AIM OF THE TASK: Please restate, exactly as written, the lines running from the beginning of the material through the line that has "combine(ear, seat)" in it.

COLLECTED DATA:
<<<<

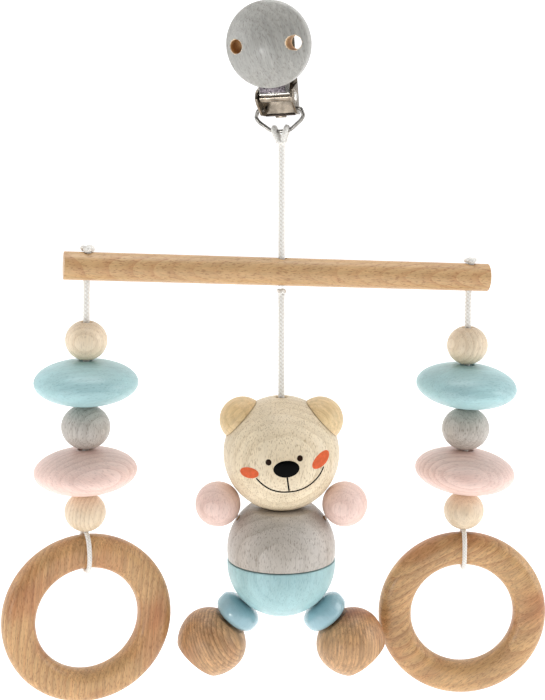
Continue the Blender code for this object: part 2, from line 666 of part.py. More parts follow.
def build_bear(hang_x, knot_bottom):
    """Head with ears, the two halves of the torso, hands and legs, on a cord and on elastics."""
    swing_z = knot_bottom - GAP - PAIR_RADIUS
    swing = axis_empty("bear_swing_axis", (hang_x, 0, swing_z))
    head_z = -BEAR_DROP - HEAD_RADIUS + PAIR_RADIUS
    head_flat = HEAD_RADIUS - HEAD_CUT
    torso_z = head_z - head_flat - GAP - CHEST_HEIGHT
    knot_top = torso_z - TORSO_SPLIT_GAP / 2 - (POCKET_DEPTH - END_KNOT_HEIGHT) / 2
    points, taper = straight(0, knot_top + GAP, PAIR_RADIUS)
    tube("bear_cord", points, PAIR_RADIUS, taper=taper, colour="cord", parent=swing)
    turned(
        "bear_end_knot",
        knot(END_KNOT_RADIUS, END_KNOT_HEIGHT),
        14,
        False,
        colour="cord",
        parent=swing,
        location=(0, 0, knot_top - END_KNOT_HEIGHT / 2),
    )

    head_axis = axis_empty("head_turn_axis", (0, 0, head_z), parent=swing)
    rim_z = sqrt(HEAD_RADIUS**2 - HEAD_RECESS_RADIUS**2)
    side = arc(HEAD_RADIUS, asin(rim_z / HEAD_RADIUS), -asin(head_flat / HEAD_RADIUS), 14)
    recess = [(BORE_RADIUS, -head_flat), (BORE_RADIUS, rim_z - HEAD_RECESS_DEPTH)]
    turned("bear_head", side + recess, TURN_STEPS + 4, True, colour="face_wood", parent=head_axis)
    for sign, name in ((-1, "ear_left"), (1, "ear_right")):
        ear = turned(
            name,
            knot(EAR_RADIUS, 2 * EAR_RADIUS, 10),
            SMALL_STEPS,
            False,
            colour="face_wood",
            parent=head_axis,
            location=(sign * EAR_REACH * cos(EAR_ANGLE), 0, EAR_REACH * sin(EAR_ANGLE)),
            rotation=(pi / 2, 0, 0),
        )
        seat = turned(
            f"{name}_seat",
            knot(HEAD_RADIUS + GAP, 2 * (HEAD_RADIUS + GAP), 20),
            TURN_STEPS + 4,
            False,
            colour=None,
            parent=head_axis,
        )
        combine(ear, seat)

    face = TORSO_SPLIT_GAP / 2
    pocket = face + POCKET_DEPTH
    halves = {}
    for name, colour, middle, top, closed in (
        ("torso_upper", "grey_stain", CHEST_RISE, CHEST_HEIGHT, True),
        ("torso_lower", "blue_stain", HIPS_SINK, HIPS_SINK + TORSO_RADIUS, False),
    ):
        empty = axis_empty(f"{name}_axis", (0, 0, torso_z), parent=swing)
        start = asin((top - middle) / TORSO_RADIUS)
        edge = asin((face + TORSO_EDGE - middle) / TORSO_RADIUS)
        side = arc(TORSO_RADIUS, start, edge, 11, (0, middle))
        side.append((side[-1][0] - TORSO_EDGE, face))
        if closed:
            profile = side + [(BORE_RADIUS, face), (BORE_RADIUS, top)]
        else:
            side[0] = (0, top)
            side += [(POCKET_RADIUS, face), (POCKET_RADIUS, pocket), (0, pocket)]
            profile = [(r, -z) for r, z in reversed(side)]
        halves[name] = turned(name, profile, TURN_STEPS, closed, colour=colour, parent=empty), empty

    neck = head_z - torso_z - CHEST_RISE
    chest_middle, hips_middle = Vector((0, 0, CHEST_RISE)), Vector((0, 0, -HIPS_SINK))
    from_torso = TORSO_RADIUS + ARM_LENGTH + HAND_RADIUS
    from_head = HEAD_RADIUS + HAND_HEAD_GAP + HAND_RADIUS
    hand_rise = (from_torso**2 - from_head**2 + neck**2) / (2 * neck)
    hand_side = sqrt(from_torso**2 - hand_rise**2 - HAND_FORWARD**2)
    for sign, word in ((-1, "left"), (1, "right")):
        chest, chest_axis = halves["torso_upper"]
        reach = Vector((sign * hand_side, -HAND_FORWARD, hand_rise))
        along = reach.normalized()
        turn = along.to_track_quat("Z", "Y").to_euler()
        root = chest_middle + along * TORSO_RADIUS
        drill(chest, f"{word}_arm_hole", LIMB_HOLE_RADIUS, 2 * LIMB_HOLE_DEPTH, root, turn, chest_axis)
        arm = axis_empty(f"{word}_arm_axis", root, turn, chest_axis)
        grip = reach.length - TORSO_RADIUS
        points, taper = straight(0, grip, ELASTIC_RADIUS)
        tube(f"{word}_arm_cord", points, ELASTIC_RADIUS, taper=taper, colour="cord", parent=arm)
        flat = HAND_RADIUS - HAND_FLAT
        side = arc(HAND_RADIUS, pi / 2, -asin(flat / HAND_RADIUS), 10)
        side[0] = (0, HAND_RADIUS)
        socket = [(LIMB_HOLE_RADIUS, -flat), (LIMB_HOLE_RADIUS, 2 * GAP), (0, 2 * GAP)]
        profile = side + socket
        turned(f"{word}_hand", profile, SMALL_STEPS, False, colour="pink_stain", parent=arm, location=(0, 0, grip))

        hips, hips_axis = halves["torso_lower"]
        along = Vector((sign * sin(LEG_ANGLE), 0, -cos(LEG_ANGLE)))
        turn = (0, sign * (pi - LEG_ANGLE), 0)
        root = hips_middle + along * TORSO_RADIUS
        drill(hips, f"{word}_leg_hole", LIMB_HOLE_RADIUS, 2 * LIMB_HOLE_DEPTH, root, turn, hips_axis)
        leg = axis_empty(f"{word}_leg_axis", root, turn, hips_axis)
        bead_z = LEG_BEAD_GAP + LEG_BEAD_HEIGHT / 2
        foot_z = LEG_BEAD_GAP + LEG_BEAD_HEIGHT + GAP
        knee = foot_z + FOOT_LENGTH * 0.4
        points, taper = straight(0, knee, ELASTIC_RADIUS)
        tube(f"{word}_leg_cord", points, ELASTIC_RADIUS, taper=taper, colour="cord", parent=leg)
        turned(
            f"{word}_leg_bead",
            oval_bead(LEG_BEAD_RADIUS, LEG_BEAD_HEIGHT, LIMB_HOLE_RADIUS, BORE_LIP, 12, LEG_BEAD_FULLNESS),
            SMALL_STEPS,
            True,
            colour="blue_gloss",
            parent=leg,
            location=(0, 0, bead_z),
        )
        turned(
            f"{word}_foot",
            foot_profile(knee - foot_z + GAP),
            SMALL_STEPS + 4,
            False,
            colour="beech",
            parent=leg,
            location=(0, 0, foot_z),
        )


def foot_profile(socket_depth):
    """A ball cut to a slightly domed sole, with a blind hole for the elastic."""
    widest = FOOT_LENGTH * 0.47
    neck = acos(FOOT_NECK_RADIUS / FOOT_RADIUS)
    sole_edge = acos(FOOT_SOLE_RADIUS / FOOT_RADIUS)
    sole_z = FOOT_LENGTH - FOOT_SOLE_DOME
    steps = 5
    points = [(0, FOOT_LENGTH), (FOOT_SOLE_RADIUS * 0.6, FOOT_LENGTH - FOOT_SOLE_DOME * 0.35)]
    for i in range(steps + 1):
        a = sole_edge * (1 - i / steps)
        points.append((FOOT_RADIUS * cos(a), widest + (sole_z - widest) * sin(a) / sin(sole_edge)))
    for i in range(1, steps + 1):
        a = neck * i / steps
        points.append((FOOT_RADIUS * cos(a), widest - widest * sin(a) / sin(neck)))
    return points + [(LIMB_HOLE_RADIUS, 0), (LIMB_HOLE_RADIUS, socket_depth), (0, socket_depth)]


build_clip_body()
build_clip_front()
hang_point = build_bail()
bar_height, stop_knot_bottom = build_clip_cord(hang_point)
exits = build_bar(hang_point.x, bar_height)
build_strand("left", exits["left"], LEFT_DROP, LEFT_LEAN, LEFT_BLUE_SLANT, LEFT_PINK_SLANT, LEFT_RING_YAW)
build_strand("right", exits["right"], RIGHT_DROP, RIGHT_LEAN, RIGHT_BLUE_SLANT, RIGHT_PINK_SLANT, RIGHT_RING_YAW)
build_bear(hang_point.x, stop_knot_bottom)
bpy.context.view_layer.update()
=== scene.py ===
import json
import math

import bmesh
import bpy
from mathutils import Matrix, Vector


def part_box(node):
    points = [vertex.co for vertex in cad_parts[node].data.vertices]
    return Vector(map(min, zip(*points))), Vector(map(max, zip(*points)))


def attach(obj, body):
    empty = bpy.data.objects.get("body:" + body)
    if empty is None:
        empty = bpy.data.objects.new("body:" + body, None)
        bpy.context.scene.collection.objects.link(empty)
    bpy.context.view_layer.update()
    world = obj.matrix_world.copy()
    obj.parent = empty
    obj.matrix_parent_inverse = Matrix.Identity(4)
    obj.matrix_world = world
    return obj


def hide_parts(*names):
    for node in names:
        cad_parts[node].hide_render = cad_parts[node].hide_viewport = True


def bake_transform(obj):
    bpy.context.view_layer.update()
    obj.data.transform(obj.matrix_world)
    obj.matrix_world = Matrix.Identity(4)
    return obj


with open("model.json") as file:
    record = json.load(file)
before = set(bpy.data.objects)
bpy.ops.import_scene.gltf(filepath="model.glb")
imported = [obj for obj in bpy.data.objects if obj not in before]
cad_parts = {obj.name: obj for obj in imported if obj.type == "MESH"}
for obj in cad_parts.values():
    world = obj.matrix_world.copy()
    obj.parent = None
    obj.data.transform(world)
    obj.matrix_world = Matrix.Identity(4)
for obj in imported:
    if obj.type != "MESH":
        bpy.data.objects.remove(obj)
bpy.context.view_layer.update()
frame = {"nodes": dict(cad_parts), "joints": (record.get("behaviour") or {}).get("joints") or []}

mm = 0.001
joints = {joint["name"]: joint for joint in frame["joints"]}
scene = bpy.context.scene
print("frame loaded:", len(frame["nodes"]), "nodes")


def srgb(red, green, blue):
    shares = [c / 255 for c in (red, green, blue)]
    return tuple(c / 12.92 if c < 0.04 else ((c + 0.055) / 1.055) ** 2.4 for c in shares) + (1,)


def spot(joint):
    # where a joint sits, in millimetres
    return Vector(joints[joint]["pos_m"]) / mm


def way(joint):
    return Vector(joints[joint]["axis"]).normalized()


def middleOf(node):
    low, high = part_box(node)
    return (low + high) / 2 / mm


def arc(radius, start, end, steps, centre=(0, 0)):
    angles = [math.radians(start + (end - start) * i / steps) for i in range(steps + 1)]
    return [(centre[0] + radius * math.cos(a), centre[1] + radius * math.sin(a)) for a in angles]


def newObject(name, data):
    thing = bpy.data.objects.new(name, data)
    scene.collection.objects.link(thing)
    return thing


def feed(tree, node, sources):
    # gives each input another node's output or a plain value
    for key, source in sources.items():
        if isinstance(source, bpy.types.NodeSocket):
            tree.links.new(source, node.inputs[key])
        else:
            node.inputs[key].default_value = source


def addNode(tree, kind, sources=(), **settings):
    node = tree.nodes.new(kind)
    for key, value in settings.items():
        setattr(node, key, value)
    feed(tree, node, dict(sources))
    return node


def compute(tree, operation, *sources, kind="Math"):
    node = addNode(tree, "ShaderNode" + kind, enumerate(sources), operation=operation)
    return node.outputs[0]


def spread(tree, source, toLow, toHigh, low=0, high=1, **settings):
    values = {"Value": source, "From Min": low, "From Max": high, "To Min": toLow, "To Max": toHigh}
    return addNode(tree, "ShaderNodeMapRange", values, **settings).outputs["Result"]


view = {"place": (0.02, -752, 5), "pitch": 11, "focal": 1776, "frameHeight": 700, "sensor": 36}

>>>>

ANSWER TO THE EXERCISE:
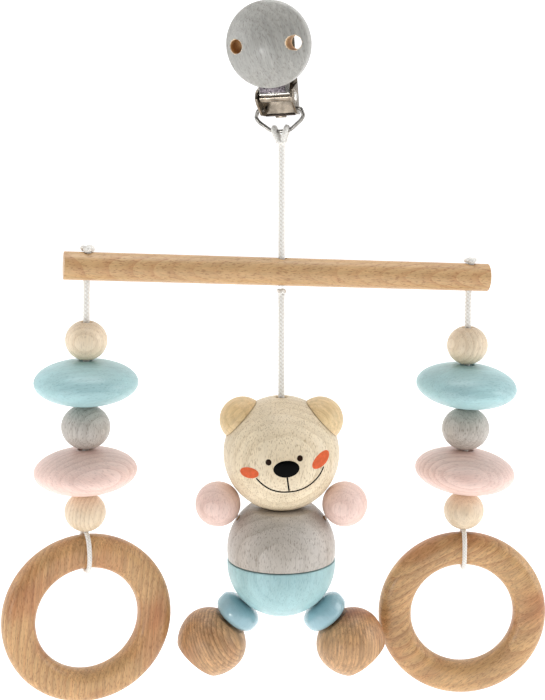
Continue the Blender code for this object: part 2, from line 666 of part.py. More parts follow.
def build_bear(hang_x, knot_bottom):
    """Head with ears, the two halves of the torso, hands and legs, on a cord and on elastics."""
    swing_z = knot_bottom - GAP - PAIR_RADIUS
    swing = axis_empty("bear_swing_axis", (hang_x, 0, swing_z))
    head_z = -BEAR_DROP - HEAD_RADIUS + PAIR_RADIUS
    head_flat = HEAD_RADIUS - HEAD_CUT
    torso_z = head_z - head_flat - GAP - CHEST_HEIGHT
    knot_top = torso_z - TORSO_SPLIT_GAP / 2 - (POCKET_DEPTH - END_KNOT_HEIGHT) / 2
    points, taper = straight(0, knot_top + GAP, PAIR_RADIUS)
    tube("bear_cord", points, PAIR_RADIUS, taper=taper, colour="cord", parent=swing)
    turned(
        "bear_end_knot",
        knot(END_KNOT_RADIUS, END_KNOT_HEIGHT),
        14,
        False,
        colour="cord",
        parent=swing,
        location=(0, 0, knot_top - END_KNOT_HEIGHT / 2),
    )

    head_axis = axis_empty("head_turn_axis", (0, 0, head_z), parent=swing)
    rim_z = sqrt(HEAD_RADIUS**2 - HEAD_RECESS_RADIUS**2)
    side = arc(HEAD_RADIUS, asin(rim_z / HEAD_RADIUS), -asin(head_flat / HEAD_RADIUS), 14)
    recess = [(BORE_RADIUS, -head_flat), (BORE_RADIUS, rim_z - HEAD_RECESS_DEPTH)]
    turned("bear_head", side + recess, TURN_STEPS + 4, True, colour="face_wood", parent=head_axis)
    for sign, name in ((-1, "ear_left"), (1, "ear_right")):
        ear = turned(
            name,
            knot(EAR_RADIUS, 2 * EAR_RADIUS, 10),
            SMALL_STEPS,
            False,
            colour="face_wood",
            parent=head_axis,
            location=(sign * EAR_REACH * cos(EAR_ANGLE), 0, EAR_REACH * sin(EAR_ANGLE)),
            rotation=(pi / 2, 0, 0),
        )
        seat = turned(
            f"{name}_seat",
            knot(HEAD_RADIUS + GAP, 2 * (HEAD_RADIUS + GAP), 20),
            TURN_STEPS + 4,
            False,
            colour=None,
            parent=head_axis,
        )
        combine(ear, seat)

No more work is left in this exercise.